Rows from a 3D modeling dataset
—————
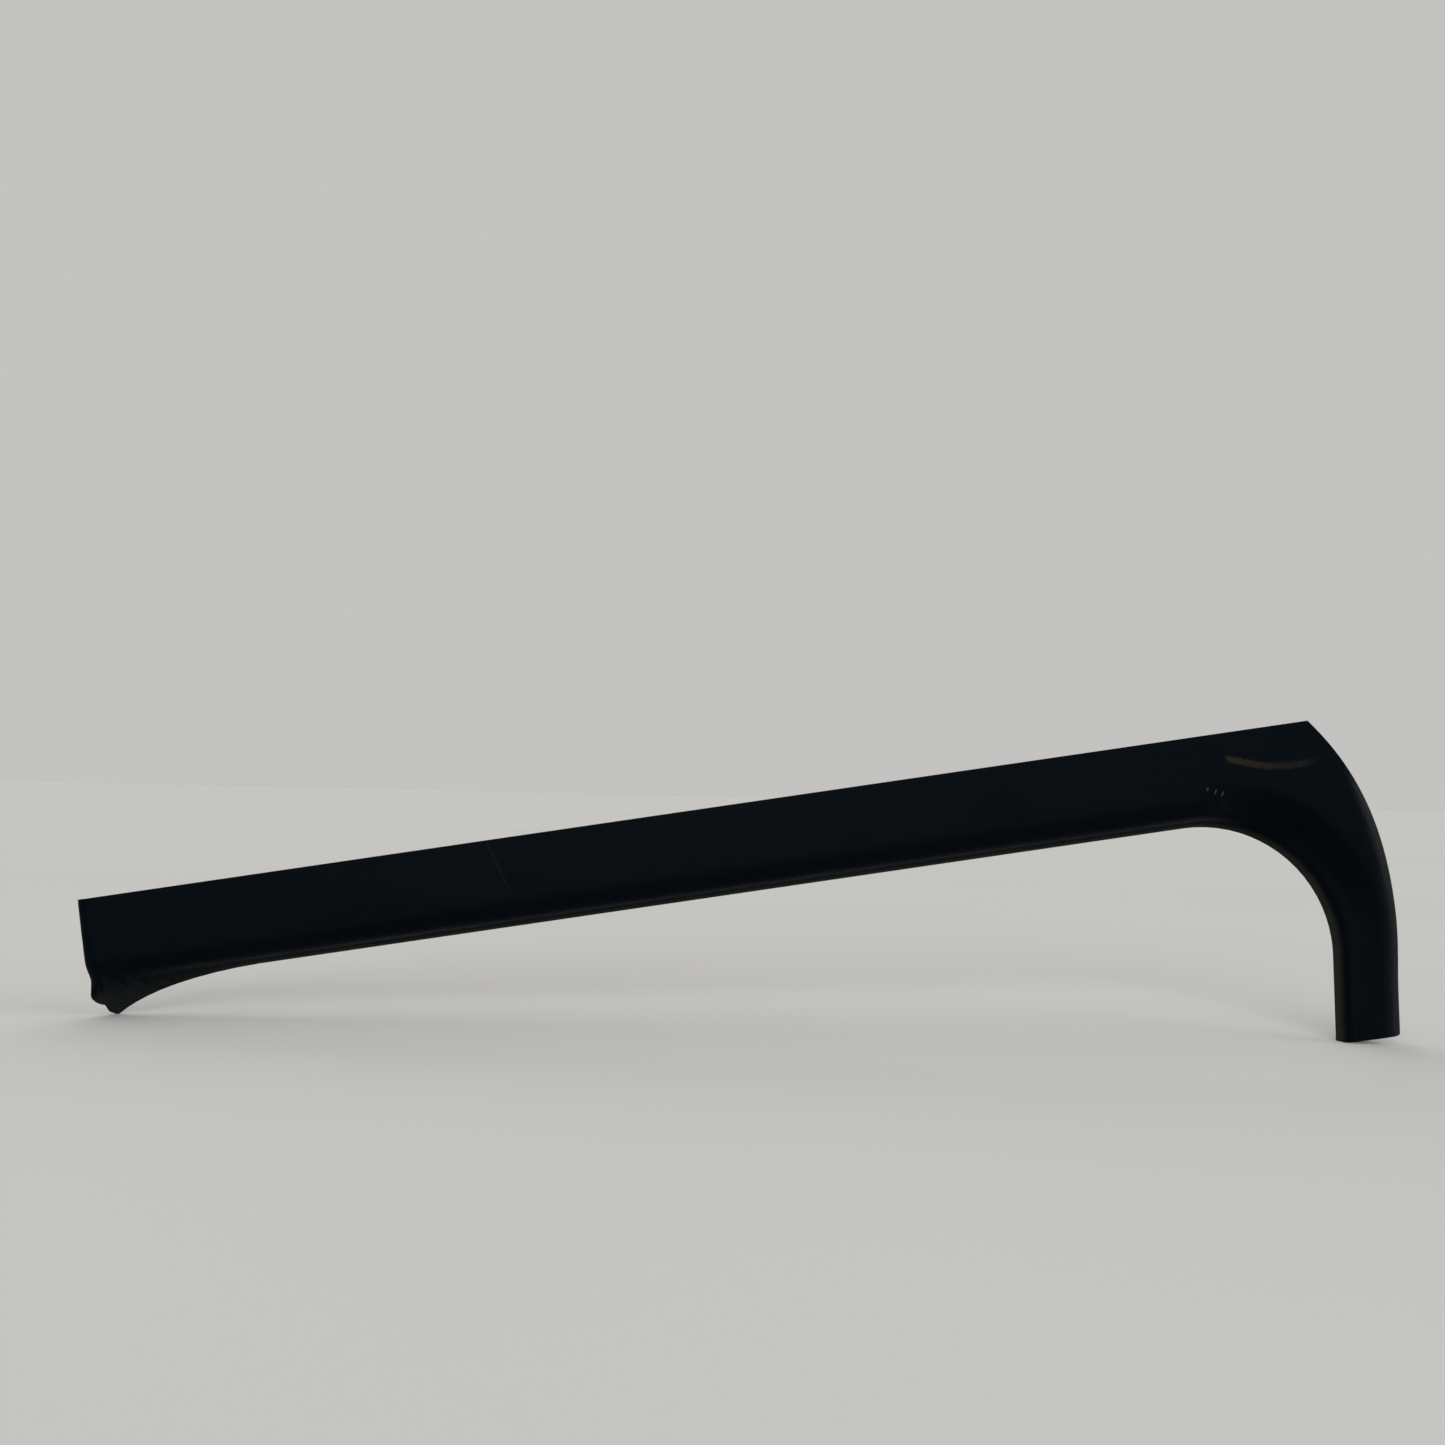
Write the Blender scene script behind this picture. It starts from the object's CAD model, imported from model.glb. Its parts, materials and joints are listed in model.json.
import bmesh
import bpy
import json
from math import cos, pi, radians, sin
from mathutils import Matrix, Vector

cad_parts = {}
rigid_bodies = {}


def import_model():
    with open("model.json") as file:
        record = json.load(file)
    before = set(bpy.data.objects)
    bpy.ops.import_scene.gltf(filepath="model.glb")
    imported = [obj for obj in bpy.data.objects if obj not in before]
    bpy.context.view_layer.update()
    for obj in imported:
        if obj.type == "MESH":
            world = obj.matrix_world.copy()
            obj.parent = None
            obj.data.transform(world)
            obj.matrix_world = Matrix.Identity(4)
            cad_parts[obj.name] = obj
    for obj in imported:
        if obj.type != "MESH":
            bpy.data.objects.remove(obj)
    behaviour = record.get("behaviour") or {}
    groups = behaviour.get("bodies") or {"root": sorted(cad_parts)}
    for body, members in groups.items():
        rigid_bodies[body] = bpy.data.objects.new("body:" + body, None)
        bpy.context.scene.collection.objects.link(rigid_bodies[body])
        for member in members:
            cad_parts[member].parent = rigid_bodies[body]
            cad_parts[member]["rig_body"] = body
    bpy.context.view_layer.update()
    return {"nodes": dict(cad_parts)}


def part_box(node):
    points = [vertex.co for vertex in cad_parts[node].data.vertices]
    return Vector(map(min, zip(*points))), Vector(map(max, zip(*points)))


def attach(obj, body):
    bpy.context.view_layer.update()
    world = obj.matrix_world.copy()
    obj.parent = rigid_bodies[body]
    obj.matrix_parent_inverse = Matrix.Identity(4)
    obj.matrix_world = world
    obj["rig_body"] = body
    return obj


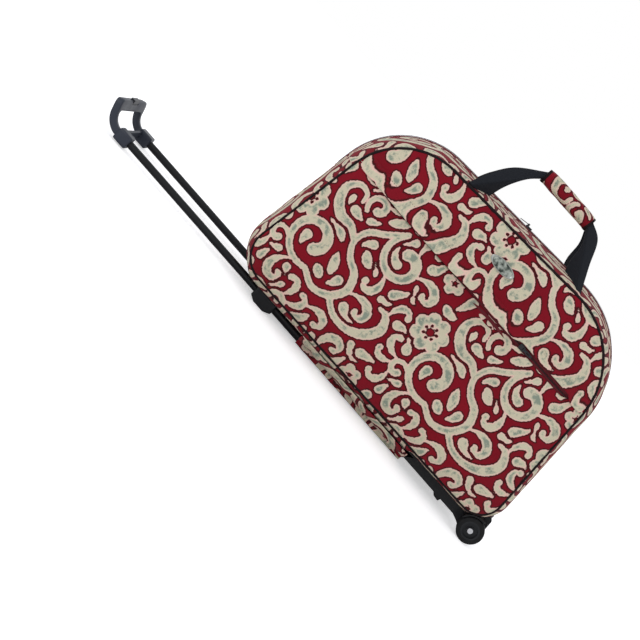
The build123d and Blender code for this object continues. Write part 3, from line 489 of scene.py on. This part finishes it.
gathers = near_seam * (1 + np.sin(along / 3.4 + 2 * ripples(along, 0, 90, 5))) * 0.9
gusset_points = gusset_points + inward * (free_cloth * (hollows + gathers))[..., None]
# between the wheel base and the handle end the base hangs fuller, down to its flat board
base_x, base_z = gusset_points[..., 0], gusset_points[..., 2]
fuller, plain = [np.clip(1 - (beside / gusset_half) ** power, 0, 1) ** root
                 for power, root in ((6, 0.6), (2.6, 0.8))]
hanging = (smooth_step((127 - base_x) / 14) * smooth_step((base_x + 262) / 30)
           * smooth_step((12 - base_z) / 10))
gusset_points[..., 2] = np.maximum(base_z - base_swell * np.maximum(fuller - plain, 0) * hanging, -base_depth)
# the cloth is pressed out of the wheels' wells, past a circle round their axle
from_wheel = gusset_points[..., [0, 2]] - wheel_centre
reach = np.linalg.norm(from_wheel, axis=-1)
needed = well_radius * smooth_step((beside - 64) / 7)
push = np.maximum(needed / np.maximum(reach, 1e-6), 1.0)
pressed_out = np.abs(from_wheel) * (-1, 1) * push[..., None]
pressed = wheel_centre + np.where((push > 1)[..., None], pressed_out, from_wheel)
gusset_points[..., 0], gusset_points[..., 2] = pressed[..., 0], pressed[..., 1]
gusset = add_grid("gusset", gusset_points, canvas_material, wrap_columns=True, flip=True,
                  **printed(along + 60, gusset_points[..., 1] + 90))
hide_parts("bag_body")
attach(gusset, "bag")

# --------------------
# Panels: the printed front and back, cut to the side view and sewn into the corded seam. Each
# rises 8 mm over a rounded shoulder, 1 - (1 - t)^2.4, t going from 0 to 1 between 2.7 and 60 mm
# inside the seam, and is puckered along the seam.
seam_roll, panel_rise, panel_sag, shoulder_end, zip_z, badge_z = 2.2, 8, 2.9, 60.0, 227, 282


def on_panel(spots):
    """The x and z of points of a panel, their distance from the seam's outline and their place along it."""
    distance, place = [], []
    flat = spots.reshape(-1, 2)
    for some in np.array_split(flat, len(flat) // 4000 + 1):
        gap = np.hypot(some[:, None, 0] - seam[None, :, 0], some[:, None, 1] - seam[None, :, 1])
        nearest = gap.argmin(1)
        distance.append(gap[np.arange(len(some)), nearest])
        place.append(seam_length[nearest])
    distance, place = [np.concatenate(values).reshape(spots.shape[:-1]) for values in (distance, place)]
    return spots[..., 0], spots[..., 1], distance, place


def shoulder(inset, start=2.7):
    """The rounded rise inside the seam, 1 - (1 - t)^2.4."""
    return 1 - (1 - np.clip((inset - start) / (shoulder_end - start), 0, 1)) ** 2.4


def zip_run(x):
    """1 over the length of the pocket zip that its slider runs along, 0 beyond."""
    return smooth_step((x + 200) / 20) * smooth_step((212 - x) / 20)


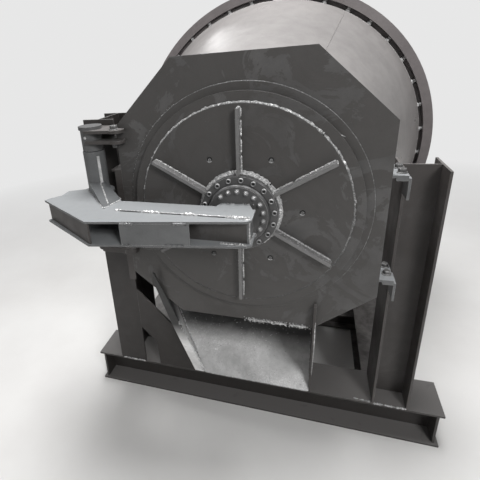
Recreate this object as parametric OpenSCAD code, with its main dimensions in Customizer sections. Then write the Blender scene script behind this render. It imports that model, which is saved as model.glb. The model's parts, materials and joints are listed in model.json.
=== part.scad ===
/* Ball mill: a drum of two cones with a ring round the middle, turning in bearing rings on
   two eight-cornered end plates that hang between columns. The front is closed by a ribbed
   round cover, which a swing arm on a hinge post carries by its hub bearing.
   Origin: floor level, under the middle of the front base beam. X right, Y back, Z up. mm. */

/* [General] */
// Height of the drum axis above the floor
axis_height = 1168; // [1160:2:1240]
// Distance between the outer faces of the two end plates
plate_spacing = 2430; // [2380:10:2600]

/* [Base frame] */
// Height of the wide-flange beams lying on the floor
beam_height = 190; // [180:1:194]
// Flange width of the beams lying on the floor
beam_width = 200; // [190:2:204]
// Flange thickness of the beams
beam_flange = 10; // [8:1:14]
// Web thickness of the beams
beam_web = 7; // [6:1:12]
// Length of the front and rear beams beyond the columns
beam_overhang = 144; // [118:2:188]
// Height of the low cross beam under the drum ring
cross_height = 100; // [80:2:120]
// Width of a column seen from the front
column_width = 148; // [140:2:152]
// Flange thickness of the columns
column_flange = 9; // [8:1:12]
// Room between the end plate and the columns, bridged by the brackets
column_gap = 50; // [48:1:58]
// Height of the top of the left column above the drum axis
left_column_rise = 341; // [334:1:380]
// Height of the top of the other columns above the drum axis
column_rise = 128; // [126:2:200]

/* [End plates] */
// Half width of the eight-cornered end plate
plate_half_width = 514; // [506:1:518]
// Height of the plate above the drum axis
plate_top = 568; // [550:2:600]
// Depth of the plate below the drum axis
plate_bottom = 540; // [530:2:550]
// Half length of the top edge
top_edge = 255; // [230:1:280]
// Half length of the bottom edge
bottom_edge = 288; // [270:1:300]
// Height of the upper side corners above the drum axis
corner_up = 321; // [300:1:340]
// Depth of the lower side corners below the drum axis
corner_down = 354; // [346:1:370]
// Thickness of the end plates
plate_thickness = 12; // [10:1:14]
// Distance of the plate front ahead of the beam's front edge
plate_ahead = 80; // [76:1:84]
// Width of the thin seat ring on the front plate
seat_ring_width = 44; // [36:1:54]
// Thickness of the seat ring
seat_ring_proud = 6; // [4:1:8]

/* [Drum] */
// Outer radius of the drum neck that turns in the bearing rings
neck_radius = 420; // [410:1:425]
// Wall thickness of the neck
neck_wall = 18; // [14:1:24]
// Outer radius of the drum at its middle
drum_radius = 826; // [780:2:830]
// Wall thickness of the cones and the middle band
drum_wall = 8; // [6:1:12]
// Room between the drum and the rim of the ring round it
ring_room = 26; // [22:1:34]
// Thickness of the rim of the ring, outwards
ring_rim = 48; // [40:1:54]
// Width of the ring along the drum
ring_width = 110; // [90:5:120]
// Thickness of the flange that joins the rim to the drum
ring_flange = 14; // [10:1:20]
// Number of slots between the bolts of the ring
ring_slots = 38; // [30:1:42]
// Length of a slot in the ring's flange
slot_length = 84; // [60:2:90]
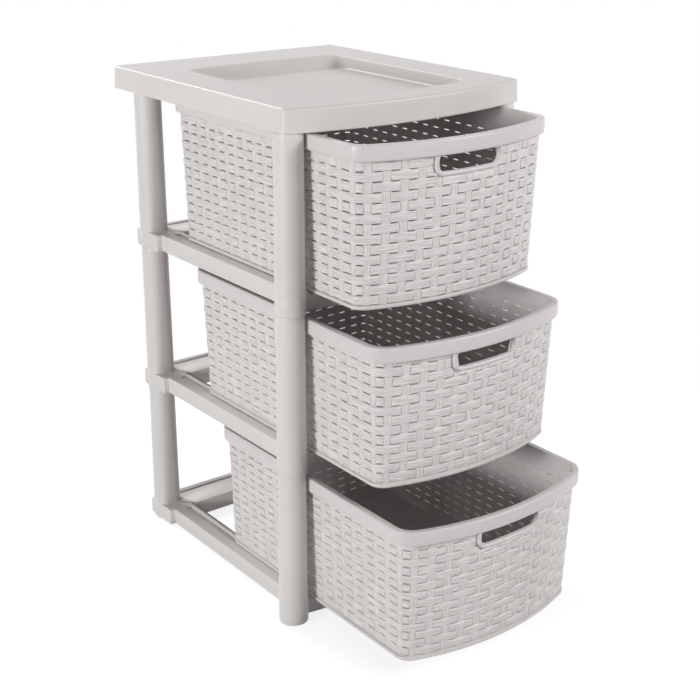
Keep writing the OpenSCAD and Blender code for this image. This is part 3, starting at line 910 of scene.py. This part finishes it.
def seen_straight(tree):
    """1 for what is seen by the camera, in a gloss or through a clear material, and 0 for light"""
    path = put(tree, "ShaderNodeLightPath").outputs
    seen = put(tree, "ShaderNodeMath", {0: path["Is Camera Ray"], 1: path["Is Glossy Ray"]},
               operation="MAXIMUM")
    seen = put(tree, "ShaderNodeMath", {0: seen.outputs[0], 1: path["Is Transmission Ray"]},
               operation="MAXIMUM")
    return seen.outputs[0]


def plain_pale_floor(look):
    """A plain painted floor: dull and pale, with a faint shadow that fades to white farther out."""
    material, tree = start_material("plain_pale_floor")
    if tree is None:
        return material
    place = put(tree, "ShaderNodeTexCoord").outputs["Object"]
    away = put(tree, "ShaderNodeVectorMath", {0: place}, operation="LENGTH")
    fade = put(tree, "ShaderNodeMapRange", {"Value": away.outputs["Value"], "From Min": WHITE_FROM,
                                            "From Max": WHITE_TO}, interpolation_type="SMOOTHSTEP")
    seen = seen_straight(tree)
    amount = put(tree, "ShaderNodeMath", {0: fade.outputs[0], 1: seen}, operation="MULTIPLY")
    plain = put(tree, "ShaderNodeBsdfDiffuse", {"Color": look.floor_colour})
    # what the camera sees keeps the shadow, but only as a pale one
    faint = put(tree, "ShaderNodeBsdfDiffuse", {"Color": shade_of(look.floor_colour, 0.5)})
    glow = put(tree, "ShaderNodeEmission", {"Strength": look.floor_glow})
    pale = put(tree, "ShaderNodeAddShader", {0: faint.outputs[0], 1: glow.outputs[0]})
    near = put(tree, "ShaderNodeMixShader", {0: seen, 1: plain.outputs[0], 2: pale.outputs[0]})
    white = put(tree, "ShaderNodeEmission", {"Color": (1, 1, 1, 1), "Strength": 1.0})
    both = put(tree, "ShaderNodeMixShader", {0: amount.outputs[0], 1: near.outputs[0], 2: white.outputs[0]})
    put(tree, "ShaderNodeOutputMaterial", {"Surface": both.outputs[0]})
    return material


class TOWER_OT_stage(bpy.types.Operator):
    """Set the floor, lamps, world and camera"""
    bl_idname = "tower.stage"
    bl_label = "Set stage"

    def execute(self, context):
        scene = context.scene
        look = scene.tower_stage
        scene.view_settings.view_transform = "Standard"
        self.floor(scene, look)
        self.world(scene, look)
        self.lamps(scene, look)
        self.camera(scene)
        return {"FINISHED"}

    def floor(self, scene, look):
        corners = [(x * FLOOR_REACH, y * FLOOR_REACH, FLOOR_Z)
                   for x, y in ((-1, -1), (1, -1), (1, 1), (-1, 1))]
        mesh = bpy.data.meshes.new("plain_floor")
        mesh.from_pydata(corners, [], [(0, 1, 2, 3)])
        mesh.materials.append(plain_pale_floor(look))
        floor = bpy.data.objects.new("plain_floor", mesh)
        scene.collection.objects.link(floor)

    def world(self, scene, look):
        """even light from all round, in front of a background that is seen as white"""
        world = bpy.data.worlds.new("studio")
        scene.world = world
        world.use_nodes = True
        tree = world.node_tree
        tree.nodes.clear()
        sky = put(tree, "ShaderNodeBackground", {"Color": (1, 1, 1, 1), "Strength": look.sky})
        white = put(tree, "ShaderNodeBackground", {"Color": (1, 1, 1, 1), "Strength": 1.0})
        both = put(tree, "ShaderNodeMixShader", {0: seen_straight(tree), 1: sky.outputs[0],
                                                 2: white.outputs[0]})
        put(tree, "ShaderNodeOutputWorld", {"Surface": both.outputs[0]})

    def lamps(self, scene, look):
        for name, (direction, size) in LAMPS.items():
            lamp = bpy.data.lights.new(f"{name}_lamp", "AREA")
            lamp.energy, lamp.size, lamp.shape = getattr(look, f"{name}_power"), size, "SQUARE"
            stand = bpy.data.objects.new(f"{name}_lamp", lamp)
            stand.location = Vector(direction).normalized() * LAMP_DISTANCE + LAMPS_LOOK_AT
            stand.rotation_euler = (LAMPS_LOOK_AT - stand.location).to_track_quat("-Z", "Y").to_euler()
            scene.collection.objects.link(stand)

    def camera(self, scene):
        turn, rise, roll = (math.radians(a) for a in CAMERA_TURN)
        back = Vector((math.sin(turn) * math.cos(rise), -math.cos(turn) * math.cos(rise), math.sin(rise)))
        right = Vector((math.cos(turn), math.sin(turn), 0))
        up = back.cross(right)
        across = right * math.cos(roll) + up * math.sin(roll)
        upward = up * math.cos(roll) - right * math.sin(roll)
        camera = bpy.data.cameras.new("camera")
        camera.lens, camera.sensor_width, camera.clip_end = CAMERA_LENS, CAMERA_SENSOR, CAMERA_REACH
        eye = bpy.data.objects.new("camera", camera)
        turned = Matrix((across, upward, back)).transposed().to_4x4()
        eye.matrix_world = Matrix.Translation(CAMERA_PLACE) @ turned
        scene.collection.objects.link(eye)
        scene.camera = eye


# ---------- add-on ----------


class TOWER_PT_panel(bpy.types.Panel):
    """Settings and steps of the drawer tower"""
    bl_idname = "TOWER_PT_panel"
    bl_label = "Drawer tower"
    bl_space_type = "VIEW_3D"
    bl_region_type = "UI"
    bl_category = "Drawer tower"

    def draw(self, context):
        layout = self.layout
        for group in SETTINGS:
            settings = getattr(context.scene, group)
            box = layout.box()
            for key in settings.__annotations__:
                box.prop(settings, key)
        for step in STEPS:
            layout.operator(step.bl_idname)


STEPS = (TOWER_OT_cover, TOWER_OT_shelves, TOWER_OT_posts, TOWER_OT_drawers, TOWER_OT_feet, TOWER_OT_stage)
SETTINGS = {"tower_cover": CoverSettings, "tower_weave": WeaveSettings, "tower_finish": FinishSettings,
            "tower_stage": StageSettings}


def register():
    for group, kind in SETTINGS.items():
        bpy.utils.register_class(kind)
        setattr(bpy.types.Scene, group, PointerProperty(type=kind))
    for kind in STEPS + (TOWER_PT_panel,):
        bpy.utils.register_class(kind)


def unregister():
    for kind in (TOWER_PT_panel,) + STEPS[::-1]:
        bpy.utils.unregister_class(kind)
    for group, kind in SETTINGS.items():
        delattr(bpy.types.Scene, group)
        bpy.utils.unregister_class(kind)


def main():
    register()
    bpy.ops.tower.cover()
    bpy.ops.tower.shelves()
    bpy.ops.tower.posts()
    bpy.ops.tower.drawers()
    bpy.ops.tower.feet()
    bpy.ops.tower.stage()


if __name__ == "__main__":
    main()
—————
● EXERCISE PROMPT:
From the line containing "cad_parts[member].parent = rigid_bodies[body]" down to the line containing "obj.matrix_parent_inverse = Matrix.Identity(4)" in the material above, reproduce every line exactly, including the two end lines.

● THE OUTPUT:
            cad_parts[member].parent = rigid_bodies[body]
            cad_parts[member]["rig_body"] = body
    bpy.context.view_layer.update()
    return {"nodes": dict(cad_parts)}


def part_box(node):
    points = [vertex.co for vertex in cad_parts[node].data.vertices]
    return Vector(map(min, zip(*points))), Vector(map(max, zip(*points)))


def attach(obj, body):
    bpy.context.view_layer.update()
    world = obj.matrix_world.copy()
    obj.parent = rigid_bodies[body]
    obj.matrix_parent_inverse = Matrix.Identity(4)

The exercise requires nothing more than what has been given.